Outreach Program Inspires Students to Pursue Careers in Health Sciences

By Juliana Bunim on April 21, 2011

UCSF welcomed a diverse group of students to the University last weekend for an event designed to stimulate their interest health science professions. Students received a hands-on lesson using simulated mannequins in the high-tech Teaching and Learning Center at UCSF.

A diverse group of undergraduate students from across the state visited UCSF last weekend to become inspired about future careers in health sciences.

The UCSF schools of dentistry, medicine, nursing, pharmacy and the Graduate Division hosted the students as part of the annual outreach program "Inside UCSF."  The exciting and informative event is designed to give students at two- and four-year universities an in-depth introduction to a specific health science career path and a chance to meet current students.
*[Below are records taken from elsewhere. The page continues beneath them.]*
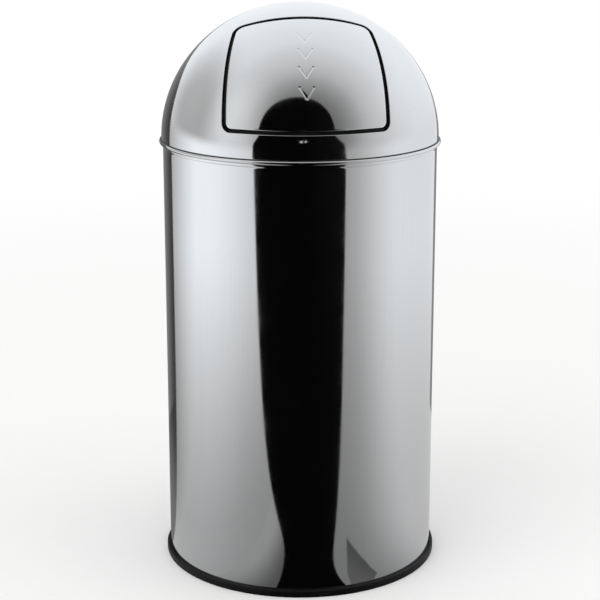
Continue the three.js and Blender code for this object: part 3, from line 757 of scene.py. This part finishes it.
# An E-shaped clip: an open ring with three lugs that bear in the pin's groove.
def clipMesh():
    mouth, steps = math.radians(clip["mouth"]), clip["steps"]
    angles = [mouth + (2 * math.pi - 2 * mouth) * i / steps for i in range(steps + 1)]
    lugHeight = clip["inner"] - hinge["pinRadius"] - clip["play"]
    lugs = [max(0.0, math.cos(3 * (angle - math.pi))) ** 2 for angle in angles]
    seat = hinge["bracketOuter"] + hinge["gap"]
    far, bevel = seat + clip["sheet"], clip["bevel"]
    rings = []
    for x, drawn in ((seat, bevel), (seat + bevel, 0), (far - bevel, 0), (far, bevel)):
        polar = [(clip["radius"] - drawn, angle) for angle in angles]
        polar += [(clip["inner"] - lugHeight * lug + drawn, angle) for lug, angle in zip(lugs, angles)][::-1]
        rings.append([pinCentre + Vector((x, r * math.cos(a), r * math.sin(a))) for r, a in polar])
    count = len(rings[0])
    flats = [[start + k for k in (i, i + 1, count - 2 - i, count - 1 - i)]
             for start in (0, 3 * count) for i in range(steps)]
    return meshFromRings(rings, sharp=35, extraFaces=flats)


addPiece("pinClip", clipMesh(), spring, "lid", "pin_clip")

coil = {
    "wire": 1.2, "bore": 6.2, "curls": 6, "stepsPerCurl": 20, "pitch": 1.9, "place": 21.0, "lidLeg": 22.0,
    "flapLap": 6.0,
}


# The points that part a straight leg into eight.
def between(a, b):
    return [a.lerp(b, i / 8) for i in range(1, 8)]


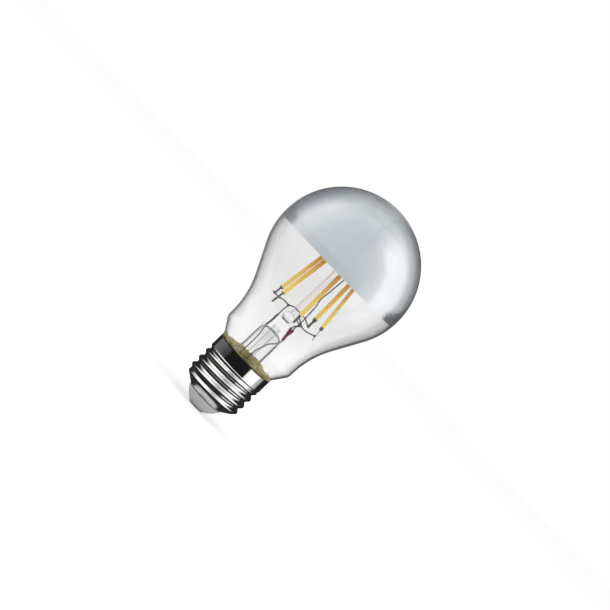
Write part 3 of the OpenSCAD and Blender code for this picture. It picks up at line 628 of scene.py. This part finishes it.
wire("left_feed_wire", [(bent([(-left_seal_x, 0, press_z - rim_t - seat), (-left_seal_x, 0, press_z - 2 * rim_t),
                               (left_feed_x, -wire_r, press_z - 0.34 * tube_len), (left_feed_x, -wire_r, board_top + 0.28 * tube_len),
                               (left_feed_x, -face_y - wire_r, board_top + 1.2), (left_feed_x, -face_y - wire_r, board_top - 1.2)]), False)],
     "left_feed_wire", feed_metal)
wire("right_feed_wire", [(bent([(right_seal_x, 0, press_z - rim_t - seat), (right_seal_x, 0, press_z - 2 * rim_t), in_tube(0.095, 0.152, 0.205),
                                in_tube(0.419, 0.381, 0.301), in_tube(0.581, 0.495, 0.455), in_tube(0.743, 0.533, 0.625),
                                (right_seal_x - 0.743 * stem_r, -0.533 * stem_r, board_top + 0.17 * tube_len),
                                (1.8, -face_y - wire_r, board_top + 0.8), (1.8, -face_y - wire_r, board_top - 1.2)]), False)],
     "right_feed_wire", feed_metal)

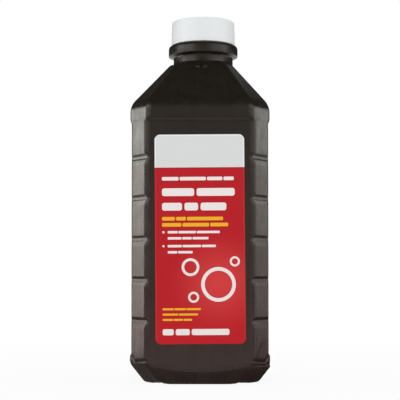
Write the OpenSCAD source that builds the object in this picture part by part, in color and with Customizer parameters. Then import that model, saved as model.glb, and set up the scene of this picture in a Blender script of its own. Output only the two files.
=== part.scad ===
// One-pint oblong bottle: a blow-moulded body with chamfered corners, finger
// grooves and a sloped shoulder, closed by a lined screw cap over a foil seal,
// with one paper label on the front and one on the back.
// The front faces -Y, +X is to its right and +Z is up. The bottle stands on
// z = 0, centred under its body. All lengths are in millimetres.

/* [Body] */
// Full width of the body over its two bands
body_w = 67.9; // [62:0.1:76]
// Full depth of the body, front to back, over its two bands
body_d = 60; // [54:0.1:66]
// Height at which the upright walls bend into the shoulder
shoulder_z = 134.1; // [131:0.1:140]
// Height at which the round neck grows out of the shoulder
neck_root_z = 156.4; // [154:0.1:162]
// Wall thickness of the body
wall = 1; // [0.8:0.05:1.6]
// How far the grip zone is set back behind the two bands
band_step = 0.8; // [0.4:0.05:1.4]
// Height of the upper band, from its lower step to the shoulder bend
top_band_h = 8.1; // [6.5:0.1:10]
// Height of the lower band's upper step on the sides
low_band_z = 13.7; // [12:0.1:16]
// Height of either step
step_h = 1.6; // [1:0.1:2]

/* [Corners] */
// Width of a corner chamfer across the front
chamfer_x = 7.9; // [6:0.1:9]
// Width of a corner chamfer along the side
chamfer_y = 12; // [9:0.1:14]
// Rounding of the upright edges
edge_r = 4.2; // [2:0.1:5]

/* [Finger grooves] */
// Number of grooves in each corner
groove_n = 5; // [1:1:5]
// Height of the lowest groove
groove_z = 29.7; // [26:0.1:34]
// Spacing of the grooves
groove_pitch = 19.53; // [15:0.01:20.5]
// Height of a groove at the chamfer's face
groove_h = 3.6; // [3:0.1:5]
// Depth of a groove
groove_depth = 1.1; // [0.7:0.05:1.4]

/* [Shoulder] */
// Radius of the bend between the side walls and the shoulder
side_bend_r = 9; // [6:0.5:13]
// Radius of the bend between the front wall and the shoulder
front_bend_r = 8; // [4:0.5:9]
// How far the shoulder's top edge stands out around the neck
shoulder_ledge = 0.75; // [0.4:0.05:1.5]
// Height of the blend between the shoulder's top edge and the round neck
neck_blend_h = 1.6; // [1:0.1:2.4]
// Width of the small step where the blend meets the round neck
neck_step = 0.25; // [0.2:0.05:0.5]
// How far the round neck's wall is rooted down inside the blend
neck_lap = 0.4; // [0.2:0.05:0.8]
// Size of the corner facets at the shoulder's top, as a part of their full size
facet_end = 0.47; // [0.3:0.01:0.6]
// Sideways offset of the neck from the middle of the body
neck_shift = 1.6; // [0:0.1:2]
// Width of the locating lug under the neck
lug_w = 5; // [3:0.1:7]
// Height of the locating lug along the slope
lug_h = 2.8; // [1.8:0.1:3.2]
// How far the locating lug stands out of the slope
lug_out = 0.6; // [0.3:0.05:1]

/* [Base] */
// How far the base bevel draws in each side
bevel_x = 7.8; // [5:0.1:10]
// Height of the base bevel on the sides
bevel_z = 9; // [7:0.1:10]
// How far the foot is set back from the front and back
foot_inset = 2.8; // [1.5:0.1:4]
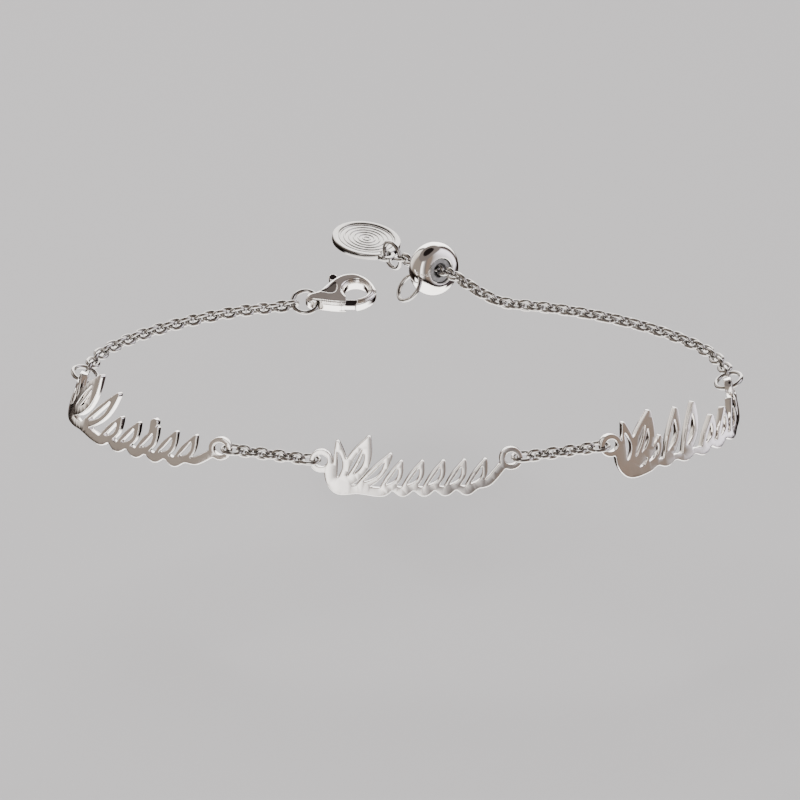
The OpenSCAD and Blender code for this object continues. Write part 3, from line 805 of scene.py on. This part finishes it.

Part of its ongoing efforts to serve the community and nurture diversity, UCSF covers the cost of meals, materials, and travel for all participants, as well as accommodations for those from outside the Bay Area. The event is designed to encourage young people to purse higher education and careers in life sciences and health professions.  

“Inside UCSF is our signature outreach event on this campus. Our mission at UCSF is advancing health worldwide and we want to do that with a culture of diversity, equity and inclusion,” said Renee Navarro, MD, PharmD, vice chancellor of diversity and outreach in her keynote address to the students.

“The country continues to lack underrepresented minorities in health care professions," said Navarro. "As health care providers we're challenged with caring for a diverse group of people, and we need a diverse group of providers. We need you to help us solve the persistent issues of health inequity in this country.”  

During the two-day event, students toured two of the most recent additions to the Parnassus campus: the 74,000-square-foot stem cell research building that is designed to foster intensive collaboration and a cross-pollination of ideas among scientists representing a broad spectrum of labs and disciplines and the Teaching and Learning Center (TLC), the 22,000-square-foot high-tech educational center dedicated to interprofessional education. At the TLC, eager students explored the simulation suites, including the four-bed inpatient unit stocked with simulated people: $80,000 training mannequins that have heartbeats, can be intubated, can go into shock and even shed tears.

The visiting students also heard directly from UCSF students talk about their experiences at the University in a panel discussion and learned about the realities of financing a professional education.

“Thinking back to being a little girl in Mobile, Alabama, I realize that sometimes you can’t see the vision of your future, but you have to keep pursuing your passion and moving forward,” said Navarro. “Hopefully, this glimpse into UCSF will provide you with the motivation.”